The Hurston/Wright Legacy Award Ceremony was held last Friday in the historic Carnegie Library in Washington DC. I had the pleasure of attending and celebrating Black literature, as Founder Marita Golden put it, “without controversy or explanation…where brilliance is assumed.”
Dolen Perkins-Valdez, the author of Wench, was the entertaining and thoughtful Mistress of Ceremonies for the evening. Her excitement about the authors reminded me how we all have, or should have, someone to look up to.
As a student of Black literature in college, to the point that some thought it was my major (it was not; in fact, although I took all the classes that were offered, there weren’t enough to qualify even as a minor), one of the poets I read was Sonia Sanchez. She was present at the Awards to read her original poem for the occasion, in honor of one of the organization’s namesake, Zora Neale Hurston, entitled “Belly, Buttocks, and Straight Spines.” I prefer to read poetry to get the full meaning, but I enjoy hearing it for the sound of the interpretation by the author. Sanchez is proof of why.

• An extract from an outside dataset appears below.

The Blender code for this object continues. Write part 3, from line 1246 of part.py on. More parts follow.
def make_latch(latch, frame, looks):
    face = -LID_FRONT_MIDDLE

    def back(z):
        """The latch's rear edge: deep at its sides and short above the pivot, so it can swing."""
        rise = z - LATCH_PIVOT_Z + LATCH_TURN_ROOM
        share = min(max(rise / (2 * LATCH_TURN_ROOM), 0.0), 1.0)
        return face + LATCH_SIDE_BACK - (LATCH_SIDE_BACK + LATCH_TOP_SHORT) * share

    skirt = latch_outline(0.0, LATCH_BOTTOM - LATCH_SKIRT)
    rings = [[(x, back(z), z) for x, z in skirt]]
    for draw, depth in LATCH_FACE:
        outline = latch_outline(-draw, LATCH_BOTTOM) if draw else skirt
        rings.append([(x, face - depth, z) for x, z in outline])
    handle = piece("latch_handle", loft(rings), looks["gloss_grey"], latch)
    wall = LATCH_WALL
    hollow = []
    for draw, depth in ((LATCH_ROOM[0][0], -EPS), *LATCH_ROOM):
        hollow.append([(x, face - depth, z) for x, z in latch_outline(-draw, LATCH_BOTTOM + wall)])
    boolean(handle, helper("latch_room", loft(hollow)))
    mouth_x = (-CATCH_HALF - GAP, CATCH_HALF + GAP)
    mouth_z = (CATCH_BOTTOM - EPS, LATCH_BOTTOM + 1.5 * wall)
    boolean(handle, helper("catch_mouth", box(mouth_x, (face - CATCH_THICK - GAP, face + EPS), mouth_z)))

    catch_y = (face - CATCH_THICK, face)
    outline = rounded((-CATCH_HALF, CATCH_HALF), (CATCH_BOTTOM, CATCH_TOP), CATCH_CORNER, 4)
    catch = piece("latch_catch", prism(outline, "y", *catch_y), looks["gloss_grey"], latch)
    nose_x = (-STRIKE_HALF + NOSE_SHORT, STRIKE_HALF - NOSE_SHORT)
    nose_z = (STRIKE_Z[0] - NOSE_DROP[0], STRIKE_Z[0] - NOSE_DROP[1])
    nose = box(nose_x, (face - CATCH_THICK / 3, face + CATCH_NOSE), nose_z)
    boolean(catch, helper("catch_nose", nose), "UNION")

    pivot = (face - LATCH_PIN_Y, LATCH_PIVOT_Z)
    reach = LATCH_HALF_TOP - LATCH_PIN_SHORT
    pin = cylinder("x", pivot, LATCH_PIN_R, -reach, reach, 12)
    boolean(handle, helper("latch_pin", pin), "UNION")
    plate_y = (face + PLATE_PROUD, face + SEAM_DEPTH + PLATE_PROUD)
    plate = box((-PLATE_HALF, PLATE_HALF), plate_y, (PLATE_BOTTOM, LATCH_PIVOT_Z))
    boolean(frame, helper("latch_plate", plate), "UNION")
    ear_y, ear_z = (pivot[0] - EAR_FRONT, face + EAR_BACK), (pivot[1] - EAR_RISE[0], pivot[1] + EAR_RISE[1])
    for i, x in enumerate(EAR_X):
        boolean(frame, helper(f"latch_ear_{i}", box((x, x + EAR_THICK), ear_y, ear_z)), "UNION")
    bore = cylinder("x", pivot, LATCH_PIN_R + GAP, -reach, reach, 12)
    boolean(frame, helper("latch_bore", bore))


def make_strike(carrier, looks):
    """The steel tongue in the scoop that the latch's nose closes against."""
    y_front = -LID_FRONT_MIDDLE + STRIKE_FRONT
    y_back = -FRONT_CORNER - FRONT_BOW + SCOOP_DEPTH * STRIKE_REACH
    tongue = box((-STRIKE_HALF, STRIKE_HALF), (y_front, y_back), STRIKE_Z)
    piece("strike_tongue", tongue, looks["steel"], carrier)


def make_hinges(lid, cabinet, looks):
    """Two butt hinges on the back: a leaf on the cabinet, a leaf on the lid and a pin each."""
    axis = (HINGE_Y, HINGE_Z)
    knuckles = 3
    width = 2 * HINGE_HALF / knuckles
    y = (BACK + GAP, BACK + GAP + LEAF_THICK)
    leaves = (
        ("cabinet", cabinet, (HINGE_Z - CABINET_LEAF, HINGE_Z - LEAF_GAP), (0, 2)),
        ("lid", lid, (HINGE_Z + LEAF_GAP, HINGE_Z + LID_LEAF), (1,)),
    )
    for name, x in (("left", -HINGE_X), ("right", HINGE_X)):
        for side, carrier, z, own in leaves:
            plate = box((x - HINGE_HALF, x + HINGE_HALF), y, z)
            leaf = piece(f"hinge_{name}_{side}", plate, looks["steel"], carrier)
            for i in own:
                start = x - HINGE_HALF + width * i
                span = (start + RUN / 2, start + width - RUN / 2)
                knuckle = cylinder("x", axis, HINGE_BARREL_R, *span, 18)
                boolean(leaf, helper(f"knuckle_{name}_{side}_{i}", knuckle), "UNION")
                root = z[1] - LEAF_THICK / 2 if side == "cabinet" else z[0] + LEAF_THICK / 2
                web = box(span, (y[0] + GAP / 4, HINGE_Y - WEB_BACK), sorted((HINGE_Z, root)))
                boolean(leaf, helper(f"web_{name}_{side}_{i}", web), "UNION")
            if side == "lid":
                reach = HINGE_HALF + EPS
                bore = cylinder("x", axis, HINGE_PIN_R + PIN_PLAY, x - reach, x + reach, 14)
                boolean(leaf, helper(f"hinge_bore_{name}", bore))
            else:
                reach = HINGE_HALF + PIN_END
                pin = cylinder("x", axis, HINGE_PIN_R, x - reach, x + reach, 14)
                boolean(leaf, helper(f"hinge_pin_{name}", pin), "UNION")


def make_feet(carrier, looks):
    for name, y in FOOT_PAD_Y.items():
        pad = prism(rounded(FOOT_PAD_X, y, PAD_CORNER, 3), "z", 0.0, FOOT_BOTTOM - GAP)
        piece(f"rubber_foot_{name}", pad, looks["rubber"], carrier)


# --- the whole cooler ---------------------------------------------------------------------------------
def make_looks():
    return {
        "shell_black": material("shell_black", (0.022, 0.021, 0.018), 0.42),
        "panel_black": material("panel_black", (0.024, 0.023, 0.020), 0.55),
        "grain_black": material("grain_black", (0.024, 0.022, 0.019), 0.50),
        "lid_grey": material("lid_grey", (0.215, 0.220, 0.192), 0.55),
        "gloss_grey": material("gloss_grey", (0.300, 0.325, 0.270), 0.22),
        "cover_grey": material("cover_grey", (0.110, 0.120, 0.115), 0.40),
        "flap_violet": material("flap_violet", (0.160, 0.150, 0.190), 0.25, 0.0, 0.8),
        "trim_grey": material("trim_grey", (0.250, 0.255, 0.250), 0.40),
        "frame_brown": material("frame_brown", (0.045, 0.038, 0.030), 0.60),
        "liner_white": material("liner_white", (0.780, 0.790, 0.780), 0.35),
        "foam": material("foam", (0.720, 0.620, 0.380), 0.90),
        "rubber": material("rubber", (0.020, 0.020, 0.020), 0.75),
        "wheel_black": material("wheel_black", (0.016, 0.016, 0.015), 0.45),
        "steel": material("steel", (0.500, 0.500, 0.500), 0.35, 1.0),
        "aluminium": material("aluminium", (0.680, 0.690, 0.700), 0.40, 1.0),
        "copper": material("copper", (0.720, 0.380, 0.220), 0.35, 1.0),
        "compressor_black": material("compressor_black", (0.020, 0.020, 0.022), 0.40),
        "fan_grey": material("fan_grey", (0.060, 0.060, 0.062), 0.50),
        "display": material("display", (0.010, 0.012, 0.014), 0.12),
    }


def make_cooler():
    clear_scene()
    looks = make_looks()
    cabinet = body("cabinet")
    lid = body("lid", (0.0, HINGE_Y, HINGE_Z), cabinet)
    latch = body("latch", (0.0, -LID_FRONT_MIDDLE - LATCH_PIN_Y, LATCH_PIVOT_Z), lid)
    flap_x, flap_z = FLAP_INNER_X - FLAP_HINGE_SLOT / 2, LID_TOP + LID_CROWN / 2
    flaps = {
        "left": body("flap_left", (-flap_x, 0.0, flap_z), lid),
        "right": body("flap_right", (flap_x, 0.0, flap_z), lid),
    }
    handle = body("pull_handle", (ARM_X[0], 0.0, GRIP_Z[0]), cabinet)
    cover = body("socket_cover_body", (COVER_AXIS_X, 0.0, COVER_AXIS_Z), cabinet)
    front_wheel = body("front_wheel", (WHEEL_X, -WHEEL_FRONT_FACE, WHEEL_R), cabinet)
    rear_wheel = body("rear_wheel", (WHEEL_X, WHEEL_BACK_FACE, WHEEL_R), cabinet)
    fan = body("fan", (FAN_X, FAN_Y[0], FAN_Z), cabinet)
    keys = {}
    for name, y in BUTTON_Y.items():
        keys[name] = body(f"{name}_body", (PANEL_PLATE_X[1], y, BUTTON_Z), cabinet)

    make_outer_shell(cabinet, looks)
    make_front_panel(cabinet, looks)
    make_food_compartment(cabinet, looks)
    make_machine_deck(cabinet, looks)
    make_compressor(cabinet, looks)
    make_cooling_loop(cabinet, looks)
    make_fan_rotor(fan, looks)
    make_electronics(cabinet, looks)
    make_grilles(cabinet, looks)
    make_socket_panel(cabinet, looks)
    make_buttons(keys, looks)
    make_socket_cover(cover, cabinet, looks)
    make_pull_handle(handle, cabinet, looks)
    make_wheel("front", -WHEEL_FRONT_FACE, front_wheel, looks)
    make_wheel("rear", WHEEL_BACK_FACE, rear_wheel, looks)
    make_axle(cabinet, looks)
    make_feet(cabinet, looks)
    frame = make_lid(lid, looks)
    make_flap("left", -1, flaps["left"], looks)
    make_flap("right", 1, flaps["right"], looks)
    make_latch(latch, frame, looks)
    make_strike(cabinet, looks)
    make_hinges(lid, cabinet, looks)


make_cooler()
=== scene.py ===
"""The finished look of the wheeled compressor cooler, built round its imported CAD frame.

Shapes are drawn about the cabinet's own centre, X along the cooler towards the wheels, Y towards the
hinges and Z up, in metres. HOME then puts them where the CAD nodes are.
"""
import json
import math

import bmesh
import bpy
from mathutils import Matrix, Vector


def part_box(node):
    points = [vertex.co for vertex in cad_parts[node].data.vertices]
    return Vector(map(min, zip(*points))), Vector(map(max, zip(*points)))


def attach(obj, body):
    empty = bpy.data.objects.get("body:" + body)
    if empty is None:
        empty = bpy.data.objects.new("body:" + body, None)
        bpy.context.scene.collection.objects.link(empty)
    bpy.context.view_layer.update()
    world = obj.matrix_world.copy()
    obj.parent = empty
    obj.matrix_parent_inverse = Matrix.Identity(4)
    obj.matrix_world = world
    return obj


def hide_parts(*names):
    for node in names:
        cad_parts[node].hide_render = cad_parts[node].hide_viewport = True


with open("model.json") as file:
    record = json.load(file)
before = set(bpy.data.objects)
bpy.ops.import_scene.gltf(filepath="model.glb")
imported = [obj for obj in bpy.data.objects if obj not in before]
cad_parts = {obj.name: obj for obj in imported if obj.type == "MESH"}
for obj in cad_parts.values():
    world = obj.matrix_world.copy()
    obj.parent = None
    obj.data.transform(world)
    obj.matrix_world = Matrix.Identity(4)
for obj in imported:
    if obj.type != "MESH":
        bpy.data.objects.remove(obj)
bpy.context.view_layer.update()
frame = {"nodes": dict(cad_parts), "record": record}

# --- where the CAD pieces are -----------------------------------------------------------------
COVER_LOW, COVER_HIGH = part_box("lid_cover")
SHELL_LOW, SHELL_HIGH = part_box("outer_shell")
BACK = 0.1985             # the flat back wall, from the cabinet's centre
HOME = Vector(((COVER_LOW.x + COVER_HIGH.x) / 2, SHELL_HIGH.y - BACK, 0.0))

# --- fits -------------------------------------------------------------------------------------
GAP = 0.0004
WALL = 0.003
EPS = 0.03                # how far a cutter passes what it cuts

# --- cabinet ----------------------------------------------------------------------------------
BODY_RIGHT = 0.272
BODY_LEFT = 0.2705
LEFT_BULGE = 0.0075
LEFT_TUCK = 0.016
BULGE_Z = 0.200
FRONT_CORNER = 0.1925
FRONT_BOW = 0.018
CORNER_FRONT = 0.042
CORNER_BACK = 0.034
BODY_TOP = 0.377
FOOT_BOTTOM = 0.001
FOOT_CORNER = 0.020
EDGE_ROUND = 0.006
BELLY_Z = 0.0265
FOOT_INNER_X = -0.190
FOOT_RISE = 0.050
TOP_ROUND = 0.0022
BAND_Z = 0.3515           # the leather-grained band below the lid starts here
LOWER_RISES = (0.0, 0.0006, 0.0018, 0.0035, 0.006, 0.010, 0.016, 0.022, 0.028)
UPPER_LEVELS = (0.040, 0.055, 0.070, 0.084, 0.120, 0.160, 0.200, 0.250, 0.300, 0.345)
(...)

Her words melted into a rhythm where they barely had definition but you take the meaning and are moved by the flow and the song in her voice and the patterns of sound in English, speckled with snatches of French and Spanish. This living legend of Black literature was an inspiring way to kick off the evening.
And the winners from the evenings were…
Northstar Award – U.S. Poet Laureate, Natasha Tretheway who reminded us that as writers, all of our work is grand advocacy for the important work of social justice.

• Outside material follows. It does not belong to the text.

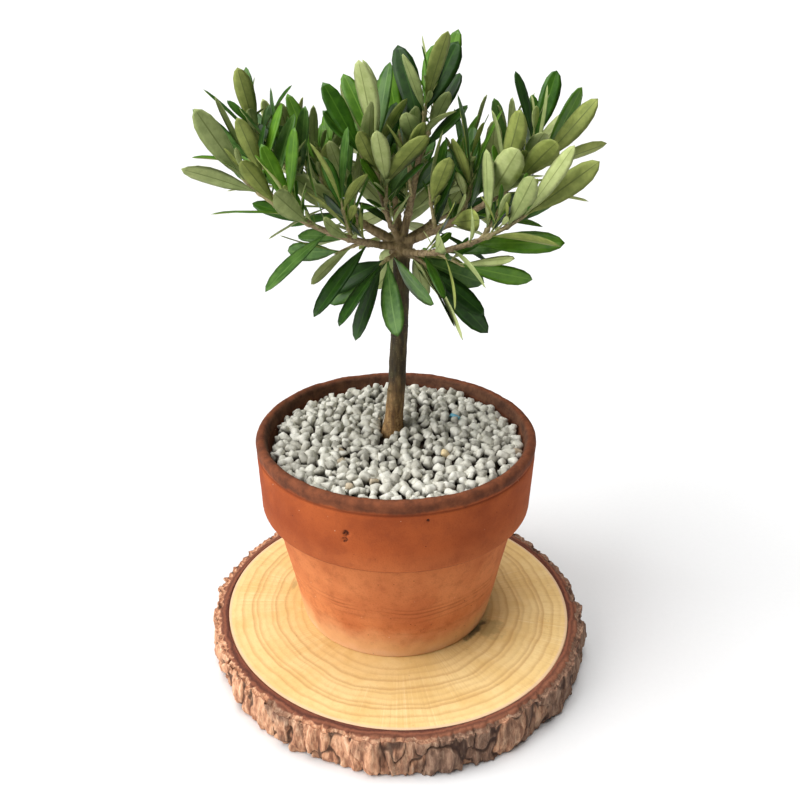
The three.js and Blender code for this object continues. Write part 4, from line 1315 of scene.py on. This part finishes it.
def makeLeaves():
    shape = Shape()
    draw = Draw(bladeForm["seed"])
    for part in crownParts:
        spray = draw.span(0, 1)
        for one in part["blades"]:
            points, faces, names = leafMesh(one, draw)
            upper = pickTone(one, spray, draw.span(0, 1), part["hangs"])
            under = len(upperTones) + min(int(draw.span(0, 1) * 3), 2)
            slots = {"upper": upper, "under": under}
            slots.update(upperRib=upper + len(allTones), underRib=under + len(allTones))
            shape.add(points, faces, [slots[name] for name in names])
    finishes = [leafFinish(name, dark, pale) for name, dark, pale, _ in allTones]
    finishes += [leafFinish(name + "Rib", rib, rib) for name, _, _, rib in allTones]
    seat(makeMesh("leaves", shape, *finishes), "leaves", *foliage)


def pickTone(one, spray, luck, hangs):  # hanging leaves are deep, small ones bright, the rest by spray
    if hangs:
        return 0 if luck < 0.7 else 3
    if one["shoot"] == "fine":
        return 2 if luck < 0.6 else 1
    mixed = (luck * 2 + spray) / 3
    return 0 if mixed < 0.36 else 1 if mixed < 0.66 else 2 if mixed < 0.82 else 3


budForm = {  # how far out each kind stands, its length and its radius
    "axil": (0.9, 1.5, 0.5), "end": (0.4, 2.6, 0.62), "taper": (0.7, 1, 0.9, 0.6, 0.2), "sides": 6,
}


def makeBuds():
    shape = Shape()
    for part in crownParts:
        ends = {}
        for one in part["blades"]:
            start = one["point"]
            if one["end"]:
                ends[tuple(np.round(start, 2))] = one["ahead"]
            elif one["shoot"] != "fine":
                addBud(shape, start, unit(one["direction"] + one["ahead"]), *budForm["axil"])
        for start, ahead in ends.items():
            addBud(shape, np.array(start), ahead, *budForm["end"])
    seat(makeMesh("buds", shape, twigFinish("bud", (150, 150, 88), (196, 190, 128))), "leaves", *foliage)


def addBud(shape, start, ahead, out, length, radius):
    path = np.array([start + ahead * out + ahead * length * k / 4 for k in range(5)])
    shape.add(*tube(path, np.array(budForm["taper"]) * radius, budForm["sides"]))


makeTrunkAndBoughs()
makeTwigs()
makeLeaves()
makeBuds()


# Floor, lights and camera

studio = {
    "floor": 12, "floorDrop": 0.0002, "sky": 0.08,
    "camera": (0.00227, -0.4286, 0.36015), "pitch": 26.12, "lens": 40.5, "sensor": 36, "nearest": 0.01,
}
lights = [  # name, where it comes from, strength, and how wide it is in degrees
    ("window", (-0.85, -0.32, 0.5), 3.15, 56),
    ("above", (-0.07, 0.07, 1), 3.0, 50),
]


def makeFloor():
    mesh = bpy.data.meshes.new("floor")
    reach, low = studio["floor"], -studio["floorDrop"]
    corners = [(-reach, -reach, low), (reach, -reach, low), (reach, reach, low), (-reach, reach, low)]
    mesh.from_pydata(corners, [], [(0, 1, 2, 3)])
    f = Finish("floorPaper")
    f.colour = f.mix(f.clouds(3, 2), (224, 224, 224), (227, 227, 227))
    mesh.materials.append(f.surface(0.9))
    makeObject("floor", mesh)


def makeLights():
    for name, place, strength, width in lights:
        lamp = bpy.data.lights.new(name, "SUN")
        lamp.energy = strength
        lamp.angle = math.radians(width)
        light = makeObject(name, lamp)
        light.location = place
        light.rotation_euler = (-Vector(place)).to_track_quat("-Z", "Y").to_euler()
    world = bpy.data.worlds.new("studio")
    world.use_nodes = True
    world.node_tree.nodes.clear()
    book = NodeBook(world.node_tree)
    seen = book.node("ShaderNodeLightPath", out="Is Camera Ray")
    dim = book.node("ShaderNodeBackground", sockets={"Color": (1, 1, 1, 1), "Strength": studio["sky"]})
    white = book.node("ShaderNodeBackground", sockets={"Color": (1, 1, 1, 1)})  # behind the floor's far edge
    both = book.node("ShaderNodeMixShader", sockets={0: seen, 1: dim, 2: white})
    book.node("ShaderNodeOutputWorld", sockets={"Surface": both})
    bpy.context.scene.world = world


def makeCamera():
    lens = bpy.data.cameras.new("camera")
    lens.lens = studio["lens"]
    lens.sensor_width = studio["sensor"]
    lens.clip_start = studio["nearest"]
    camera = makeObject("camera", lens)
    camera.location = studio["camera"]
    camera.rotation_euler = (math.radians(90 - studio["pitch"]), 0, 0)
    bpy.context.scene.camera = camera
    bpy.context.scene.view_settings.view_transform = "Standard"


makeFloor()
makeLights()
makeCamera()
print("stage set")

Ella Baker Award – Eugene Allen, the author of the Washington Post article that inspired the movie, The Butler.
Ella Baker Award – Isabel Wilkerson, for her epic history of the Black migration from the south to points north and west, Warmth of Other Suns. The book was titled after a phrase from the other namesake of the organization, author Richard Wright. Wright was preparing to move from Mississippi to Chicago in 1927, comparing himself to a seed being moved to a better place to grow. Wilkerson suggested that his and other Blacks’ relocation from the southern states to the east coast, Midwest and west coast, was not only about moving, but really about freedom and how far we would go to find it. This is one of those books you hope will be part of the required reading in American history classes and the discussion of reasons for migration.
Nonfiction Award – Fredrick Harris, author of The Price of the Ticket, about the election of President Barack Obama. And congratulations to nominee Natalie Hopkinson, author of Go-Go Live.
College Writers – Justin Campbell won for an excerpt from his yet-to-be published novel, Sitting on the Knees of God. I’ll be getting this book whenever it comes out, for the title alone.
It doesn’t take much more than a good cover and a great title to get added to my list of considerations, and the nominees for Fiction are filling up my to-read list.
- Half Blood Blues by Esi Edugyan
- A Cupboard Full of Coats by Yvette Edwards
- Elsewhere, California by Dana Johnson
- The Cutting Season by Attica Locke
- The Twelve Tribes of Hattie by Ayana Mathis (already on my “read” list and reviewed)
Fiction Award winner – Gathering of Waters by Bernice L. McFadden.
And if all the literary goodness wasn’t enough, the evening was wrapped up with cheese, dessert, wine, music, and a copy of the book, 12 Years a Slave (thank you, because I am so behind on my movies.)